Task to complete
Repeat the lines below exactly as written, please, from the line with "for thing in" to the line with "obj.parent = empty", both lines included, and no others.

==== Material to process

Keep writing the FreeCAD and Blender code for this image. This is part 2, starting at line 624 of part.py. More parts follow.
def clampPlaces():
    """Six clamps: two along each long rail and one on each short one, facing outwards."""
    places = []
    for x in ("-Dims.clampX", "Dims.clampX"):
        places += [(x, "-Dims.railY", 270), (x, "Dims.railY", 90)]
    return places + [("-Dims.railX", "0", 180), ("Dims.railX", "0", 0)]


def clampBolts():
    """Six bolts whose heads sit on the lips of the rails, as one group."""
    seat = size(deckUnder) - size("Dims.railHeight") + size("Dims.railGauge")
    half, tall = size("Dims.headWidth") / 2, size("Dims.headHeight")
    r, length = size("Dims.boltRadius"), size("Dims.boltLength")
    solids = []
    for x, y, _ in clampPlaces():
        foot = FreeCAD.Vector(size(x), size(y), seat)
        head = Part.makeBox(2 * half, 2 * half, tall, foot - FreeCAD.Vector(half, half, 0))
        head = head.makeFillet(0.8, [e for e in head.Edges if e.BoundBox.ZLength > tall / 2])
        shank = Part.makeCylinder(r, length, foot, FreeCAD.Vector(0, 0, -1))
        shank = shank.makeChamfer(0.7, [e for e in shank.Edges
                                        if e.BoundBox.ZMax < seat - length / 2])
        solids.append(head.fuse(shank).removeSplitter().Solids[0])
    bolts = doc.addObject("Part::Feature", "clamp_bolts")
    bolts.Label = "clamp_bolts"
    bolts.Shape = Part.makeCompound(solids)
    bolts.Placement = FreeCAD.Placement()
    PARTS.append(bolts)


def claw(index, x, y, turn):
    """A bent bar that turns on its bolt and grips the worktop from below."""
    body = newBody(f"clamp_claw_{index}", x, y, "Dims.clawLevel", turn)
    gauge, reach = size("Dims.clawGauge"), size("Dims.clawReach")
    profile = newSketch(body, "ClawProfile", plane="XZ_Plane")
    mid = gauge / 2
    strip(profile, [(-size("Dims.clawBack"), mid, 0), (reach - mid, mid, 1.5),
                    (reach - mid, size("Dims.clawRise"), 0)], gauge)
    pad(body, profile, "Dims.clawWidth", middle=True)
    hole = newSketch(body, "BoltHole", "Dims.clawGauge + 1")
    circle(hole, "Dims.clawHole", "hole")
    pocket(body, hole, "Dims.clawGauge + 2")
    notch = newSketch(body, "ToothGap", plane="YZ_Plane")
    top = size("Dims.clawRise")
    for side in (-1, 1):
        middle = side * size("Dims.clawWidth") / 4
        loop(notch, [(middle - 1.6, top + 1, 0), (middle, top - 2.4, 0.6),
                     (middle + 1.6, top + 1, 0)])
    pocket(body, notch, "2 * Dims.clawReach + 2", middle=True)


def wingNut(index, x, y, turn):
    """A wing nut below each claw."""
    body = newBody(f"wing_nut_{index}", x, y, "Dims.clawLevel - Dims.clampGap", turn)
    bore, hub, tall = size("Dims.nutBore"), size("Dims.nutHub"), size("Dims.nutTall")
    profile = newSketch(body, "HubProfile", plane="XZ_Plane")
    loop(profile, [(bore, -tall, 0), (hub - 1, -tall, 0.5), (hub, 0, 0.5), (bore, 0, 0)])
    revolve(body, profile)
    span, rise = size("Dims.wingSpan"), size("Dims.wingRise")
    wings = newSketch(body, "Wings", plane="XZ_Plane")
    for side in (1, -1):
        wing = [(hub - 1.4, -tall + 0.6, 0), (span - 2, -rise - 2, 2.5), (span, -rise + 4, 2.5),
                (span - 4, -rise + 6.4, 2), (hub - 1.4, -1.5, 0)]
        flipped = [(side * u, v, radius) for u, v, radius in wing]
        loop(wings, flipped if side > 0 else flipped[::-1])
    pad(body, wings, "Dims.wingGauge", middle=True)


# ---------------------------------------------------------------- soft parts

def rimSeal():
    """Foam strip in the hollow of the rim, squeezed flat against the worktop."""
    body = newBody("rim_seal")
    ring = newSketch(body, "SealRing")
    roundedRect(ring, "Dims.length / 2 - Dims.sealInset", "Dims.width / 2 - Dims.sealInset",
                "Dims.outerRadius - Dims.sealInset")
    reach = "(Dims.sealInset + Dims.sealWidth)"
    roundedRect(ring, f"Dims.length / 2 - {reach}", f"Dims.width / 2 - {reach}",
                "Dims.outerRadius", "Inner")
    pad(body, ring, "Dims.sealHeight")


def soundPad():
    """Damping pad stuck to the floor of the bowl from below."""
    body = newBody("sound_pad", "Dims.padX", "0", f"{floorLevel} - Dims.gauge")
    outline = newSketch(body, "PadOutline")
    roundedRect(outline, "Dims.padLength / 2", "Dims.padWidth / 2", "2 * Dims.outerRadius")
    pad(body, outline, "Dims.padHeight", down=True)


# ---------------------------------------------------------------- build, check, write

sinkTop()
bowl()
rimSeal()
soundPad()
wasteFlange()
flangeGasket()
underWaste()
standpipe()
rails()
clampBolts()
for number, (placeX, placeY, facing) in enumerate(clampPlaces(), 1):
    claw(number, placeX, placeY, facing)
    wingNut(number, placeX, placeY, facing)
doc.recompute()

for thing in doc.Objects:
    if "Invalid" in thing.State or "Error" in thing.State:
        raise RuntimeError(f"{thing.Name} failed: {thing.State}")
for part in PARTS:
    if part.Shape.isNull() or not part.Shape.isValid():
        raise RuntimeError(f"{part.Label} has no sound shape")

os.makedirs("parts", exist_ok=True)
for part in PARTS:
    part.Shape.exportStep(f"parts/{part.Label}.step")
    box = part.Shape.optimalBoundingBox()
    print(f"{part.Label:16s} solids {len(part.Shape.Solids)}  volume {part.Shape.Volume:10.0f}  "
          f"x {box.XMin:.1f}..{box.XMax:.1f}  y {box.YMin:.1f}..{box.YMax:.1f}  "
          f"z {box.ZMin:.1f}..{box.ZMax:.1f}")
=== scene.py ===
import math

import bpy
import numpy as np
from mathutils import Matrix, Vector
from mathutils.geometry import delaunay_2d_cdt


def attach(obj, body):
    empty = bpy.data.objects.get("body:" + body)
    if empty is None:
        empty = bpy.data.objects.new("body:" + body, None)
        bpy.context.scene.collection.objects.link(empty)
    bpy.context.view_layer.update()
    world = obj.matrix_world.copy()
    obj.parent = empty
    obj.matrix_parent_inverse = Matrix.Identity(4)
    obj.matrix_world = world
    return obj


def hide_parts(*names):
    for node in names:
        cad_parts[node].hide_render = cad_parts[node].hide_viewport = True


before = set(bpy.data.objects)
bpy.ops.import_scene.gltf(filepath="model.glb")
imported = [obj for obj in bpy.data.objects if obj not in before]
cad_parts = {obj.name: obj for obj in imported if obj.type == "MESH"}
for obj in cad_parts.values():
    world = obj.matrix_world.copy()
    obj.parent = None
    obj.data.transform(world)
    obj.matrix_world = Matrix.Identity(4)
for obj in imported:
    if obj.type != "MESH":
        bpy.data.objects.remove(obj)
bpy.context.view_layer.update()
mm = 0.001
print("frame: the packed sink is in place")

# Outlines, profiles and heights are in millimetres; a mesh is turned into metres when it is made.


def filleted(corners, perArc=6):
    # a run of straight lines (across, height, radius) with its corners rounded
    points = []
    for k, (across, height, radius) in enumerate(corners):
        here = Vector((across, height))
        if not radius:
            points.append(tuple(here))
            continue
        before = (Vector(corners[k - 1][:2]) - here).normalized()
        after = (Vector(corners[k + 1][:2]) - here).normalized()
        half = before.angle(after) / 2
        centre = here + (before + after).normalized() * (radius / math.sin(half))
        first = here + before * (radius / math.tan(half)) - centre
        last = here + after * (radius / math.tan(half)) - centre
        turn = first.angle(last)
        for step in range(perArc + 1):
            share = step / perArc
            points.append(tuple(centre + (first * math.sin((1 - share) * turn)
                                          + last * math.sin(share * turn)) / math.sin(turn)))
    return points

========
==== Material to process

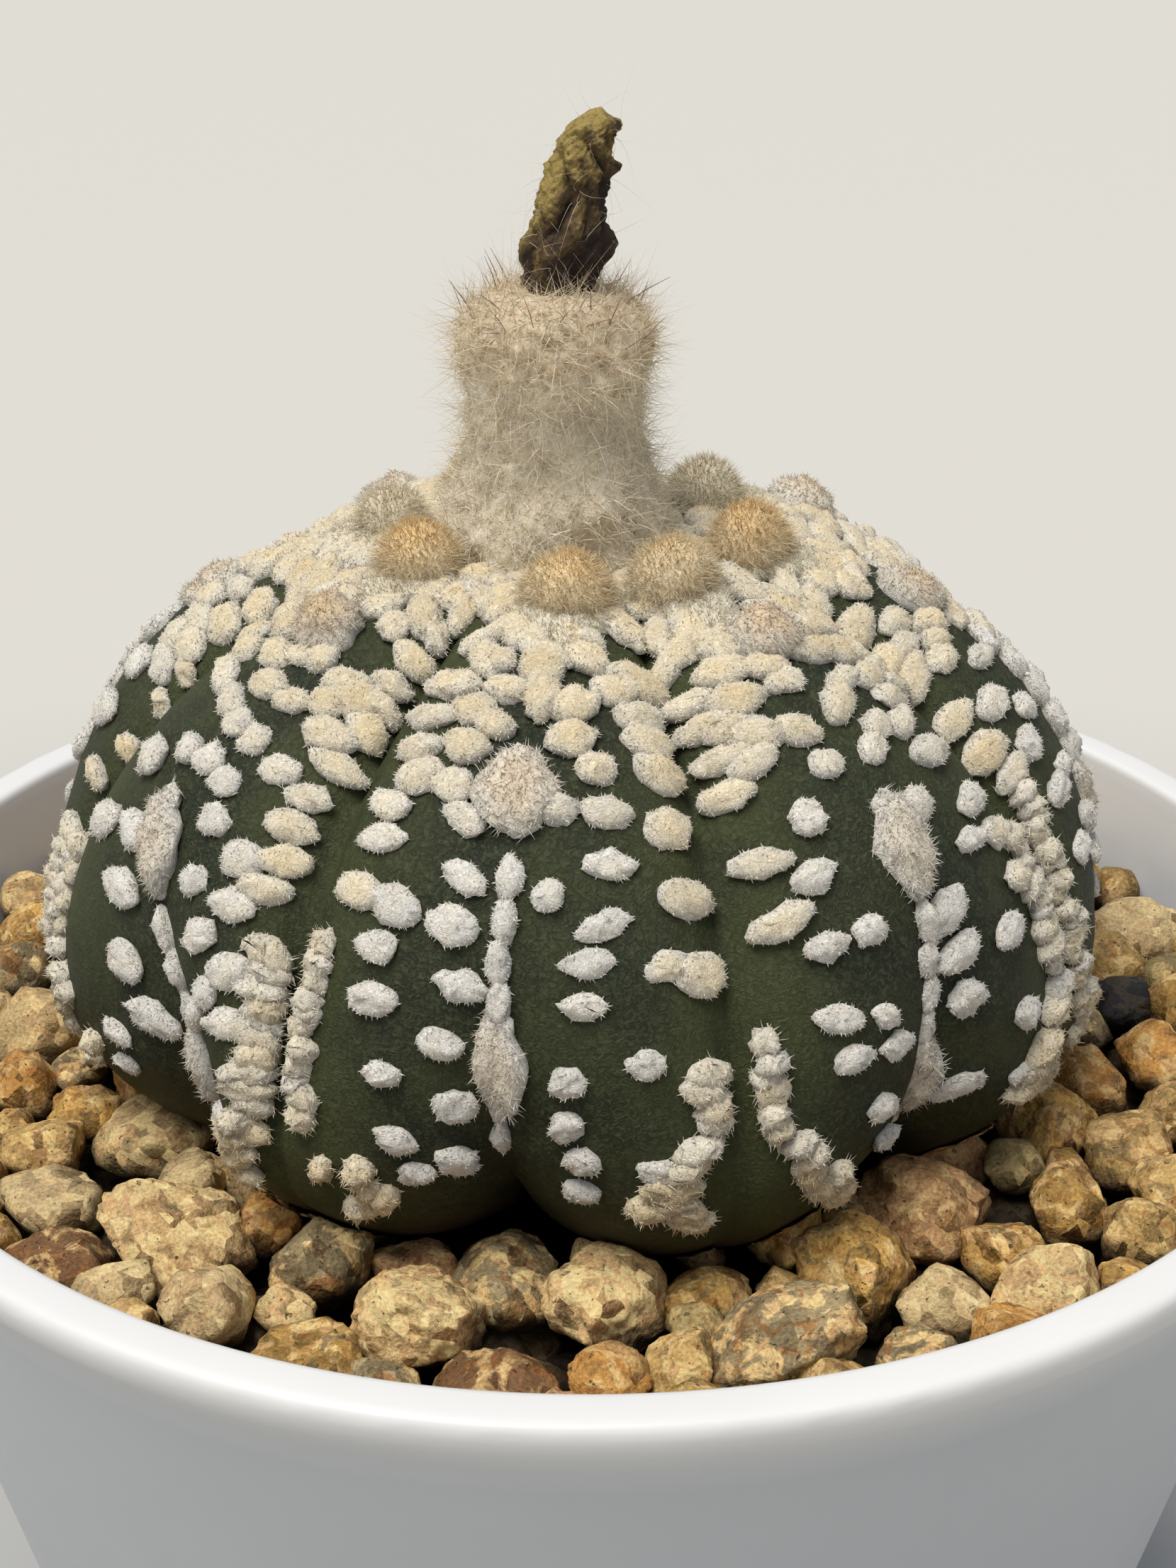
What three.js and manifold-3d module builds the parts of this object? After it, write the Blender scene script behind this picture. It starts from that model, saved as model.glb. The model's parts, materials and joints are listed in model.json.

========

Full output
for thing in doc.Objects:
    if "Invalid" in thing.State or "Error" in thing.State:
        raise RuntimeError(f"{thing.Name} failed: {thing.State}")
for part in PARTS:
    if part.Shape.isNull() or not part.Shape.isValid():
        raise RuntimeError(f"{part.Label} has no sound shape")

os.makedirs("parts", exist_ok=True)
for part in PARTS:
    part.Shape.exportStep(f"parts/{part.Label}.step")
    box = part.Shape.optimalBoundingBox()
    print(f"{part.Label:16s} solids {len(part.Shape.Solids)}  volume {part.Shape.Volume:10.0f}  "
          f"x {box.XMin:.1f}..{box.XMax:.1f}  y {box.YMin:.1f}..{box.YMax:.1f}  "
          f"z {box.ZMin:.1f}..{box.ZMax:.1f}")
=== scene.py ===
import math

import bpy
import numpy as np
from mathutils import Matrix, Vector
from mathutils.geometry import delaunay_2d_cdt


def attach(obj, body):
    empty = bpy.data.objects.get("body:" + body)
    if empty is None:
        empty = bpy.data.objects.new("body:" + body, None)
        bpy.context.scene.collection.objects.link(empty)
    bpy.context.view_layer.update()
    world = obj.matrix_world.copy()
    obj.parent = empty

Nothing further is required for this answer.